A better example of how I would need to use it @tkf
function testFLoops(ex=ThreadedEx())
myarr = [1:10 for i in 1:5] # Generate for Iterators.Product example
### Start multi-threading to fill an array (a simple example) ###
numElements = prod(length(i) for i in myarr)
x = zeros(numElements)
# I will have a cartesian product that will be used to fill an array
iter = enumerate(Iterators.product((1:length(j) for j in myarr)...))
@floop ex for (i,focal) in iter
x[i] = rand() # Would be some f(focal)
end
return x
end
Does not run, the error is ERROR: LoadError: TaskFailedException: ArgumentError: halve(zip(…))requires collections with identical "size"
I think your loop body might be just too fast for Julia to decide to spawn a new task in another thread. You can try something like
julia> let xs = zeros(8)
@floop ThreadedEx() for i in eachindex(xs)
t = time_ns() + 100_000_000
while t > time_ns()
end
xs[i] = Threads.threadid()
end
xs
end
8-element Array{Float64,1}:
1.0
1.0
4.0
4.0
2.0
2.0
3.0
3.0
julia> Threads.nthreads()
4
So the following function permits the use of all available threads (I have 4). However, the benchmark seems to show that the sequential and threaded are both the same speed
function testFLoops(n,ex=ThreadedEx())
myarr = [1:n for i in 1:5] # Generate for Iterators.Product example
### Start multi-threading to fill an array (a simple example) ###
numElements = prod(length(i) for i in myarr)
x = zeros(numElements)
# I will have a cartesian product that will be used to fill an array
iter = enumerate(Iterators.product((1:length(j) for j in myarr)...))

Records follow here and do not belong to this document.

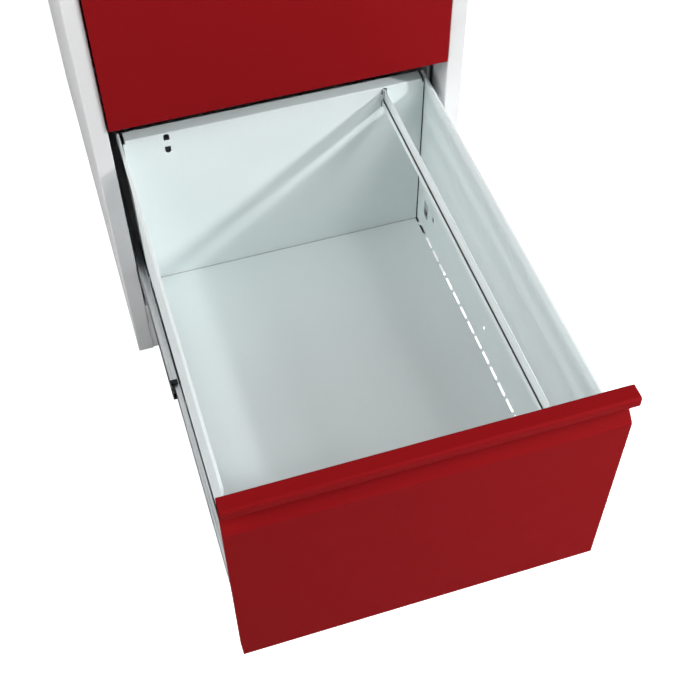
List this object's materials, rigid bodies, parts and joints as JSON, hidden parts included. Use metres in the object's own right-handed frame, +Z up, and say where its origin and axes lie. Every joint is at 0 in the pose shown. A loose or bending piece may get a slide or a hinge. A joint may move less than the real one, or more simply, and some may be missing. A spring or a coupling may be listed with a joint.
{
  "type": "filing cabinet",
  "caption": "Low steel filing cabinet with rolled full-width drawer pulls, hanging-file rails, full-extension ball slides and a lock bar; the lower drawer rests open.",
  "frame": {"origin": "on the floor, at the centre of the carcass footprint (the lower drawer stands out beyond it)", "axes": "+X to the right as seen from the front, +Y from the drawer fronts to the back panel, +Z up"},
  "size_m": [0.457, 1.1489, 0.711],
  "materials": {
    "white_paint": "satin off-white powder coat with fine orange peel",
    "red_paint": "satin deep red powder coat with fine orange peel",
    "zinc_steel": "bright zinc-plated rolled steel",
    "bright_plate": "bright nickel plate",
    "ball_steel": "polished bearing steel in thin plated strip",
    "black_plastic": "moulded black buffer, slightly rough"
  },
  "bodies": {
    "cabinet": {"left_side_panel": "white_paint", "right_side_panel": "white_paint", "top_panel": "white_paint", "back_panel": "white_paint", "back_rivets": "zinc_steel", "base_frame": "white_paint", "base_rail": "white_paint", "left_front_upright": "white_paint", "right_front_upright": "white_paint", "left_rear_upright": "white_paint", "right_rear_upright": "white_paint", "lower_left_cabinet_slide": "zinc_steel", "lower_right_cabinet_slide": "zinc_steel", "upper_left_cabinet_slide": "zinc_steel", "upper_right_cabinet_slide": "zinc_steel", "slide_screws": "zinc_steel", "lock_housing": "bright_plate", "lock_nut": "bright_plate", "lock_bar_clips": "white_paint"},
    "lock_barrel": {"lock_plug": "bright_plate", "lock_cam": "bright_plate"},
    "lock_bar": {"lock_bar": "zinc_steel"},
    "lower_drawer": {"lower_front": "red_paint", "lower_inner_front": "white_paint", "lower_shell": "white_paint", "lower_back": "white_paint", "lower_file_rail": "white_paint", "lower_left_drawer_slide": "zinc_steel", "lower_right_drawer_slide": "zinc_steel", "lower_slide_rivets": "zinc_steel", "lower_lock_catch": "white_paint"},
    "lower_slide_middle": {"lower_left_middle_slide": "zinc_steel", "lower_right_middle_slide": "zinc_steel", "lower_slide_stops": "black_plastic"},
    "lower_outer_balls": {"lower_outer_balls": "ball_steel"},
    "lower_inner_balls": {"lower_inner_balls": "ball_steel"},
    "upper_drawer": {"upper_front": "red_paint", "upper_inner_front": "white_paint", "upper_shell": "white_paint", "upper_back": "white_paint", "upper_file_rail": "white_paint", "upper_left_drawer_slide": "zinc_steel", "upper_right_drawer_slide": "zinc_steel", "upper_slide_rivets": "zinc_steel", "upper_lock_catch": "white_paint"},
    "upper_slide_middle": {"upper_left_middle_slide": "zinc_steel", "upper_right_middle_slide": "zinc_steel", "upper_slide_stops": "black_plastic"},
    "upper_outer_balls": {"upper_outer_balls": "ball_steel"},
    "upper_inner_balls": {"upper_inner_balls": "ball_steel"}
  },
  "joints": [
    {"name": "lower_drawer_slide", "type": "slide", "parent": "cabinet", "child": "lower_drawer", "axis": [0, -1, 0], "range_m": [-0.52, 0]},
    {"name": "lower_slide_middle_travel", "type": "slide", "parent": "cabinet", "child": "lower_slide_middle", "axis": [0, -1, 0], "range_m": [-0.26, 0]},
    {"name": "lower_outer_balls_travel", "type": "slide", "parent": "cabinet", "child": "lower_outer_balls", "axis": [0, -1, 0], "range_m": [-0.13, 0]},
    {"name": "lower_inner_balls_travel", "type": "slide", "parent": "cabinet", "child": "lower_inner_balls", "axis": [0, -1, 0], "range_m": [-0.39, 0]},
    {"name": "upper_drawer_slide", "type": "slide", "parent": "cabinet", "child": "upper_drawer", "axis": [0, -1, 0], "range_m": [0, 0.52]},
    {"name": "upper_slide_middle_travel", "type": "slide", "parent": "cabinet", "child": "upper_slide_middle", "axis": [0, -1, 0], "range_m": [0, 0.26]},
    {"name": "upper_outer_balls_travel", "type": "slide", "parent": "cabinet", "child": "upper_outer_balls", "axis": [0, -1, 0], "range_m": [0, 0.13]},
    {"name": "upper_inner_balls_travel", "type": "slide", "parent": "cabinet", "child": "upper_inner_balls", "axis": [0, -1, 0], "range_m": [0, 0.39]},
    {"name": "lock_bar_lift", "type": "slide", "parent": "cabinet", "child": "lock_bar", "axis": [0, 0, 1], "range_m": [0, 0.00778]},
    {"name": "lock_turn", "type": "hinge", "parent": "cabinet", "child": "lock_barrel", "pos_m": [0.218, -0.311, 0.69], "axis": [0, -1, 0], "range_deg": [0, 90.1]}
  ],
  "couplings": [
    {"joint": "lower_slide_middle_travel", "follows": "lower_drawer_slide", "ratio": 0.5},
    {"joint": "lower_outer_balls_travel", "follows": "lower_drawer_slide", "ratio": 0.25},
    {"joint": "lower_inner_balls_travel", "follows": "lower_drawer_slide", "ratio": 0.75},
    {"joint": "upper_slide_middle_travel", "follows": "upper_drawer_slide", "ratio": 0.5},
    {"joint": "upper_outer_balls_travel", "follows": "upper_drawer_slide", "ratio": 0.25},
    {"joint": "upper_inner_balls_travel", "follows": "upper_drawer_slide", "ratio": 0.75},
    {"joint": "lock_turn", "follows": "lock_bar_lift", "rad_per_m": 201.95}
  ]
}
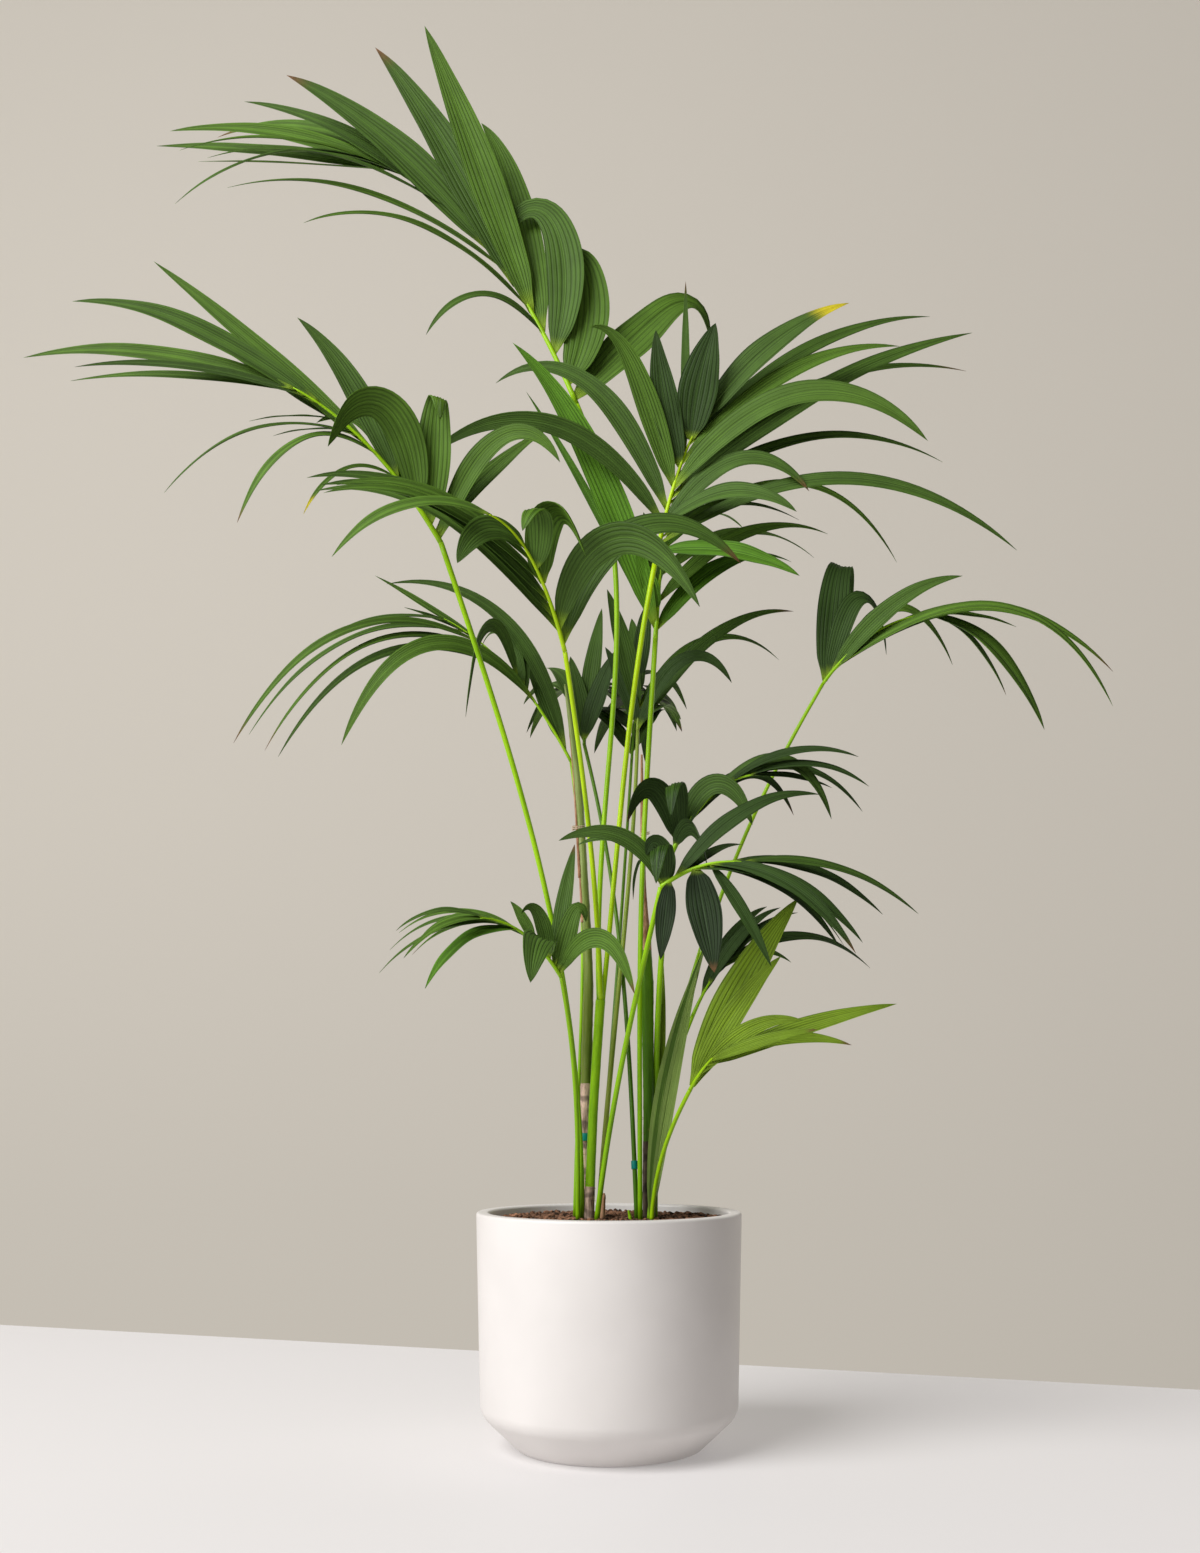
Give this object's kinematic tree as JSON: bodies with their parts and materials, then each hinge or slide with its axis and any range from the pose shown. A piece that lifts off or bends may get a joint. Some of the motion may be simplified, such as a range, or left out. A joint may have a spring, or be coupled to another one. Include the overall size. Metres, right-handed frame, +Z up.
{
  "type": "potted kentia palm",
  "caption": "Tall indoor palm with slender green stalks and arching fronds of long leaflets, growing in a plain round tapered ceramic pot with a rounded foot.",
  "frame": {"origin": "centre of the pot's flat underside", "axes": "+Z up the plant, -Y towards the front, +X to the right as seen from the front"},
  "size_m": [1.4233, 0.8179, 2.0482],
  "materials": {
    "pot": "smooth matt off-white glaze, faintly warm",
    "soil": "rough dark brown potting soil with pale specks",
    "stem": "olive green fibrous stem, brown and ringed near the soil",
    "stalk": "smooth satin yellow-green leaf stalk",
    "frond": "ribbed satin deep green leaf, duller and greyer beneath, a few tips yellow or brown",
    "young_frond": "ribbed satin yellow-green young leaf",
    "tape": "thin teal tape",
    "dead": "dry brown husk"
  },
  "bodies": {
    "root": {"frond_back": "frond", "frond_back_left": "frond", "frond_back_right": "frond", "frond_centre_front": "frond", "frond_far_right": "frond", "frond_front_right": "frond", "frond_hidden_back": "frond", "frond_left": "frond", "frond_low_back": "frond", "frond_low_left": "frond", "frond_mid_right": "frond", "frond_right": "frond", "frond_tall": "frond", "frond_upper_back": "frond", "frond_young": "young_frond", "pot": "pot", "shoot_right": "dead", "soil": "soil", "spear_right": "stalk", "stalk_back": "stalk", "stalk_back_left": "stalk", "stalk_back_right": "stalk", "stalk_centre_front": "stalk", "stalk_far_right": "stalk", "stalk_front_right": "stalk", "stalk_hidden_back": "stalk", "stalk_left": "stalk", "stalk_low_back": "stalk", "stalk_low_left": "stalk", "stalk_mid_right": "stalk", "stalk_right": "stalk", "stalk_tall": "stalk", "stalk_upper_back": "stalk", "stalk_young": "stalk", "stem_back": "stem", "stem_left": "stem", "stem_right": "stem", "stub_left": "dead", "tape_left": "tape", "tape_right": "tape"}
  },
  "joints": []
}
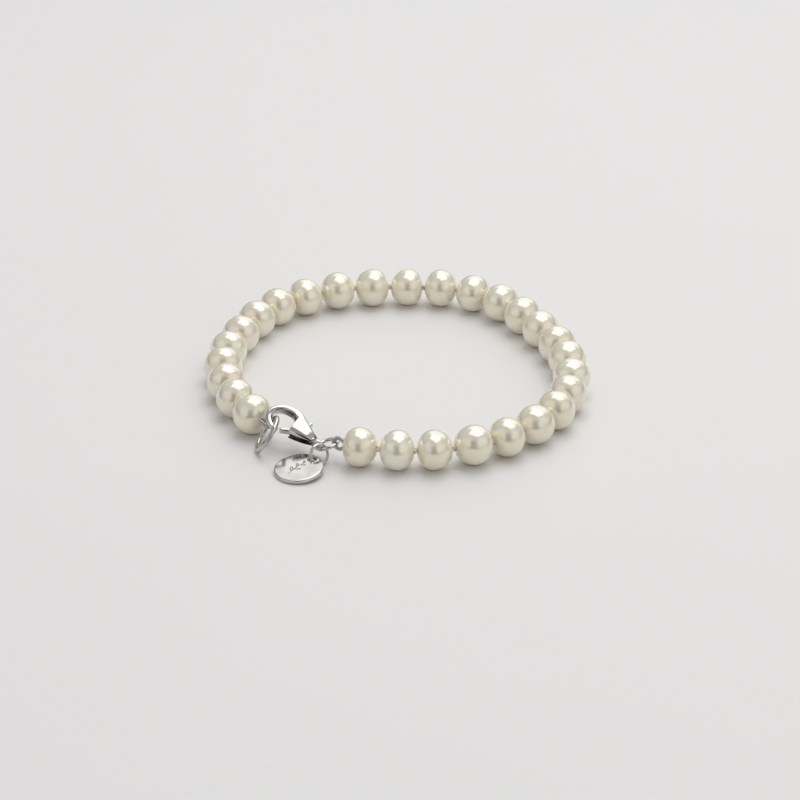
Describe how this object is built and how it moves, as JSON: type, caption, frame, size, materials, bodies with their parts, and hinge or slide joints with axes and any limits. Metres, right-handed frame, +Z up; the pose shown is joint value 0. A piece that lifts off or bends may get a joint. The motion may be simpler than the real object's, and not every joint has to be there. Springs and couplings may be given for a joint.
{
  "type": "pearl bracelet",
  "caption": "Single strand of knotted off-white freshwater pearls, closed by a silver lobster clasp and ring, with a small round tag.",
  "frame": {"origin": "middle of the bracelet's bounding box, on the surface that it lies on", "axes": "+Z up from the surface; -Y towards the clasp and tag side as seen in the picture; +X to the right"},
  "size_m": [0.065, 0.0686, 0.0066],
  "materials": {
    "nacre": "soft nacre lustre over off-white, gloss",
    "silk": "twisted cream silk, matt",
    "silver": "polished silver",
    "coiled_silver": "finely coiled bright silver wire"
  },
  "bodies": {
    "bracelet": {"pearl_01": "nacre", "pearl_02": "nacre", "pearl_03": "nacre", "pearl_04": "nacre", "pearl_05": "nacre", "pearl_06": "nacre", "pearl_07": "nacre", "pearl_08": "nacre", "pearl_09": "nacre", "pearl_10": "nacre", "pearl_11": "nacre", "pearl_12": "nacre", "pearl_13": "nacre", "pearl_14": "nacre", "pearl_15": "nacre", "pearl_16": "nacre", "pearl_17": "nacre", "pearl_18": "nacre", "pearl_19": "nacre", "pearl_20": "nacre", "pearl_21": "nacre", "pearl_22": "nacre", "pearl_23": "nacre", "pearl_24": "nacre", "pearl_25": "nacre", "pearl_26": "nacre", "pearl_27": "nacre", "pearl_28": "nacre", "silk_thread": "silk", "coil_loop_ring_end": "coiled_silver", "coil_loop_tag_end": "coiled_silver", "closing_ring": "silver", "jump_ring": "silver", "tag_ring": "silver", "clasp_body": "silver", "clasp_pin": "silver", "round_tag": "silver"},
    "lever": {"clasp_lever": "silver"}
  },
  "joints": [
    {"name": "clasp_lever_pivot", "type": "hinge", "parent": "bracelet", "child": "lever", "pos_m": [-0.01525, -0.02315, 0.00341], "axis": [-0.0444, 0.5009, -0.8644], "range_deg": [0, 25], "stiffness_Nm_per_rad": 0.0046, "springref_deg": -8.59}
  ]
}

@floop ex for (i,focal) in iter
x[i] = floor(rand() + Threads.threadid()) # Would be some f(focal)
end
return x
end
n = 40
@btime x = testFLoops(n)
@btime y = testFLoops(n,SequentialEx())
802.679 ms (291 allocations: 781.27 MiB)
824.371 ms (23 allocations: 781.25 MiB)
Julia> Threads.nthreads()
4
I should note that your original example with sin does work and give the expected speedup.